Les entrées insuffisantes et trop exposées. 
Trop souvent il n'y a qu'une entrée par ouvrage.
Trop d'ouvrages n'ont pas d'issue de secours, même à l'étage inférieur des blocs.
Il manque des armes à tir courbe, et de grande puissance. Le mortier de 50mm est un pis-aller qui ne fut pas utilisable dans le secteur fortifié de Montmédy faute de support adéquat.

La gestion de la crise : On peut penser que le lieutenant Bourguignon a mal géré la crise. Rien ne permet d'affirmer que l'équipage s'est rendu compte que les dessus de l'ouvrage étaient aux mains des Allemands. Le commandement du secteur a mis plusieurs jours pour se rendre compte que l'ouvrage a été "coiffé" par l'ennemi.

La Ferté a subi un assaut traditionnel comme le fort de Vaux durant la première guerre mondiale. L'équipage a été surpris comme celui de Vaux. L'ouvrage de la Ferté était isolé comme l'avait été le fort de Vaux, un assaut classique et une surprise classique. Dans les deux cas,  la déconfiture de l'armée française a empêché toute forme de secours.

Tout le problème est là. On parle dans les manuels d'histoire de l'héroïque résistance du fort de Vaux, mais on oublie de dire l'essentiel. L'équipage du fort de Vaux par son manque de vigilance et de réactivité a été "coiffé" par l'ennemi. Le manque de réactivité de l'armée de campagne a permis qu'il se maintienne sur les dessus du fort. 

Qui oublie les leçons de l'histoire est condamné à les revivre.

L'équipage avait-il une chance : Les accès de l'ouvrage se situent au même niveau que les organes de tir. Il n'a pas  de sorties de secours. Les portes pouvaient  facilement être bloquées par des explosions internes ou externes; vrillées un tout petit peu il faut de l'outillage pour les débloquer. Mais pire encore, des barrages de sacs de sable avaient été érigés derrière la porte blindée et la porte étanche (confirmé par la patrouille de reconnaissance du 23 mai 1940, qui a exploré le bloc 1). Il faut tenir compte que les hauts de blocs étaient ravagés par les explosions internes. La literie s'était vraisemblablement enflammée et des munitions ont dû sauter par sympathie. Dans un local clos, le moindre incendie devient une catastrophe, très rapidement on n'a plus aucune visibilité. 

Enfin on ne sait pas dans quelle mesure l'équipage avait encore de l'éclairage, on ne sait pas combien de temps les moteurs ont encore tourné, ni s'ils produisaient encore de l'électricité, ni si les installations d'éclairage étaient encore en état (on peut sérieusement en douter). La ventilation était hors service à la suite des explosions internes.

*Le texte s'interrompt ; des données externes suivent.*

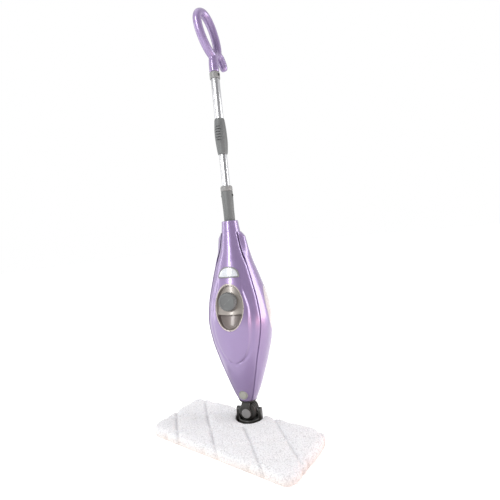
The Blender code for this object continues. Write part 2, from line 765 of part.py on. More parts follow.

Le vrai problème était d'accéder, de dégager et d'ouvrir les portes dans l'obscurité  totale et dans un air particulièrement opaque et vicié. Au bloc 1 la chambre de tir était encore intacte. On ne sait pas si elle était encore accessible, car on pouvait évacuer par le créneau de 47 (avec beaucoup de difficultés). Intact ne veut pas dire utilisable ou simplement accessible. L'évacuation par les créneaux de 47mm s'est fait dans certaines casemates, (une patrouille de reconnaissance du 21 mai 1940, aux abords du bloc 1, constate qu'un jumelage sur deux est en place ).

Conclusion : Les défauts rédhibitoires de la conception de l'ouvrage de La Ferté ont  fait que l'équipage n'avait pratiquement aucune chance de sortir du piège dans lequel il était. Visiblement, l'évacuation rapide et l'abandon d'un ouvrage n'étaient pas pris en compte par les concepteurs de la CORF.